Thank You to Our Frontline Healthcare Workers, Truck Drivers, Firefighters, Law Enforcement and More
When faced with local, regional and national disasters or emergencies, America’s first responders consistently run toward difficult and dangerous situations and circumstances to provide much needed relief, protection, resources and care for those impacted. These include our doctors, nurses and healthcare workers; medics, firefighters, law enforcement, military personnel and one often unsung group of heroes—our truck drivers.

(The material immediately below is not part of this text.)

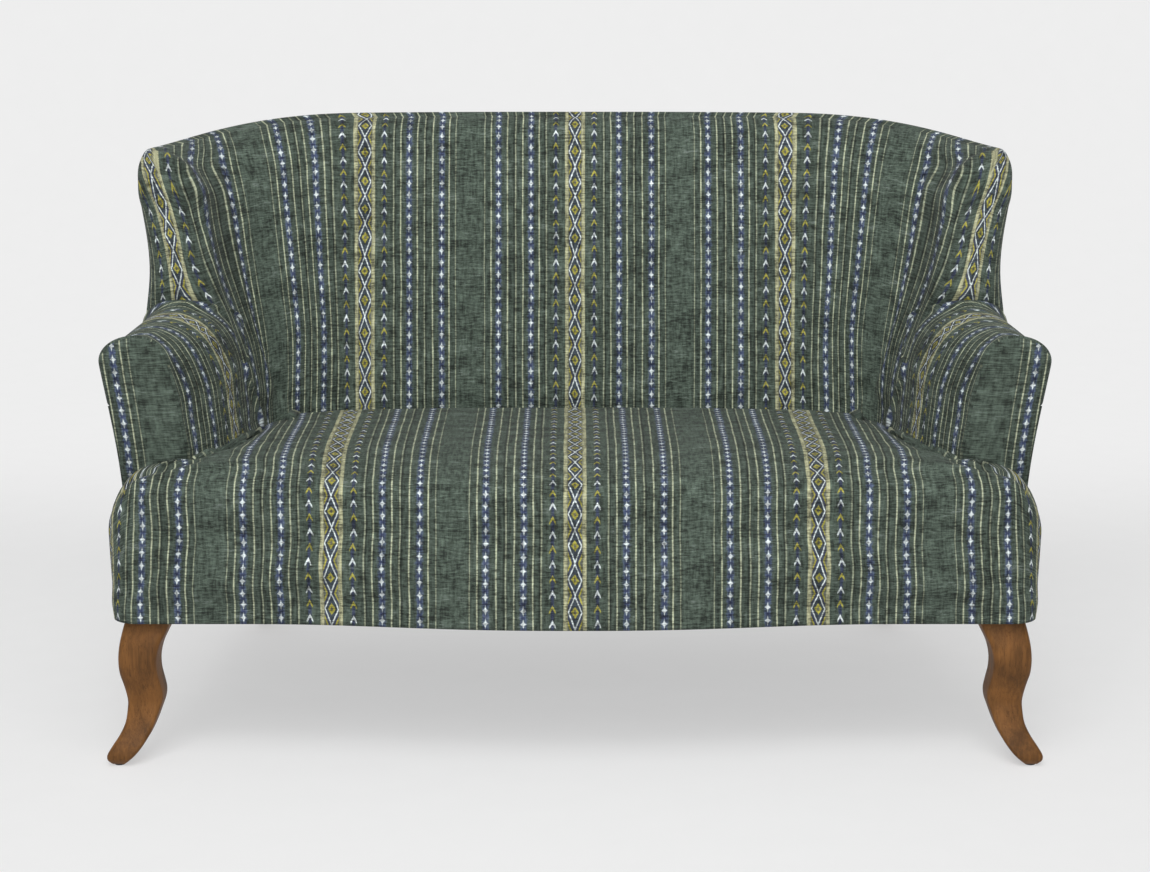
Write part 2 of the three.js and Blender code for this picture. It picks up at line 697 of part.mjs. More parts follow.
function addCornerBlocks() {
  const inside = baseSlab(RAIL_THICK + GAP, BASE_FLOOR, BASE_FLOOR + BLOCK_TALL);
  const wedge = (x, y, wayY) => plate([
    new THREE.Vector2(x, y),
    new THREE.Vector2(x - BLOCK_LEG * 2, y),
    new THREE.Vector2(x - BLOCK_LEG * 2, y + wayY * RAIL_THICK),
    new THREE.Vector2(x, y + wayY * BLOCK_LEG * 2),
  ], BASE_FLOOR, BASE_FLOOR + BLOCK_TALL);
  const front = wedge(BASE_SIDE, FRONT_JOINT, 1);
  addPair('front_corner_block', 'beech', front.intersect(inside).subtract(legHole(legBolts.front)));
  const { x, y } = legBolts.rear;
  const reach = BLOCK_LEG;
  const rear = plate([
    new THREE.Vector2(x - reach, y + reach),
    new THREE.Vector2(x + reach, y + reach),
    new THREE.Vector2(x + reach, y - reach),
    new THREE.Vector2(x + reach / 3, y - reach),
    new THREE.Vector2(x - reach, y + reach / 3),
  ], BASE_FLOOR, BASE_FLOOR + BLOCK_TALL);
  addPair('rear_corner_block', 'beech', rear.intersect(inside).subtract(legHole(legBolts.rear)));
}

// The serpentine springs run from the front rail to the rear rail in a low arch.
const SPRING_COUNT = 6;
const SPRING_BEND_COUNT = 10;
const SPRING_SPREAD_SHARE = 0.68;
const BEND_STEPS = 4;
const WIRE_SIDES = 4;
const SPRING_FLOOR = RAIL_TOP + GAP + SPRING_WIRE_RADIUS;
const CANVAS_FLOOR = SPRING_FLOOR + SPRING_ARCH + SPRING_WIRE_RADIUS + GAP;
const PAD_FLOOR = CANVAS_FLOOR + CANVAS_THICK + GAP;

class Serpentine extends THREE.Curve {
  constructor(x, start, end) {
    super();
    Object.assign(this, { x, start, end });
  }

  getPoint(share, target = new THREE.Vector3()) {
    const phase = share * SPRING_BEND_COUNT * Math.PI;
    const swell = Math.min(share, 1 - share) * SPRING_BEND_COUNT;
    const curl = (this.end - this.start) / SPRING_BEND_COUNT / 5;
    return target.set(
      this.x + SPRING_SWAY * Math.sin(phase) * Math.min(swell, 1),
      blend(this.start, this.end, share) - curl * Math.sin(2 * phase) * Math.min(swell, 1),
      SPRING_FLOOR + SPRING_ARCH * Math.sin(Math.PI * share),
    );
  }
}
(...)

“Truck drivers have always played significant roles in our responses to local and national emergencies,” said William Eskridge, TrüNorth Global Chairman/CEO. “They’re the men and women delivering much needed equipment and supplies to areas impacted by both manmade and natural disasters. The difference today is that, for the first time, many Americans are understanding the very real impact truck drivers have on their daily lives, as drivers risk their own health to keep products moving to hospitals, stores, factories and homes.”
In America’s coronavirus response, truck drivers have quickly emerged as the frontline protecting our supply chain. But how well is America protecting them?
In recent weeks, truck drivers have faced an increasing number of hurdles due in part to state mandated shutdowns of private businesses, including restaurants and hotels, as well as public rest rooms and highway rest stops. After Pennsylvania announced it was shutting down its state-run rest stops, the Owner-Operator Independent Drivers Association (OOIDA) asked the Federal Motor Carrier Safety Administration (FMCSA) to direct states to ensure truck stops would remain open.
The American Trucking Associations has also asked the Trump administration to exempt truckers delivering essential goods from travel and other restrictions aimed at containing the pandemic, including guidance on driver health and possible testing for Covid-19. In response, FMCSA lifted hourly driving restrictions for truckers hauling critical medical goods and food for emergency restocking of stores due to the pandemic. This week, the agency expanded its national emergency declaration to include fuel, paper products and other groceries as well as raw materials such as paper, plastic and alcohol used to manufacture essential items.
“It’s really important that drivers and fleet owners have organization like the ATA and OOIDA in their corner and advocating for them at this crucial time,” Eskridge said. “These drivers are performing critical services in the midst of a very fluid and unprecedented situation, delivering supplies and equipment that will protect our healthcare workers and save lives,” he added. “We owe truck drivers a tremendous debt of gratitude here in the U.S., and throughout the world, as we navigate these challenging times.”
Whether you’re on the road or at home, learn about steps you can take reduce the spread of the novel coronavirus (COVID-19) by visiting the Centers for Disease Control and Prevention (CDC) or your state’s emergency response website.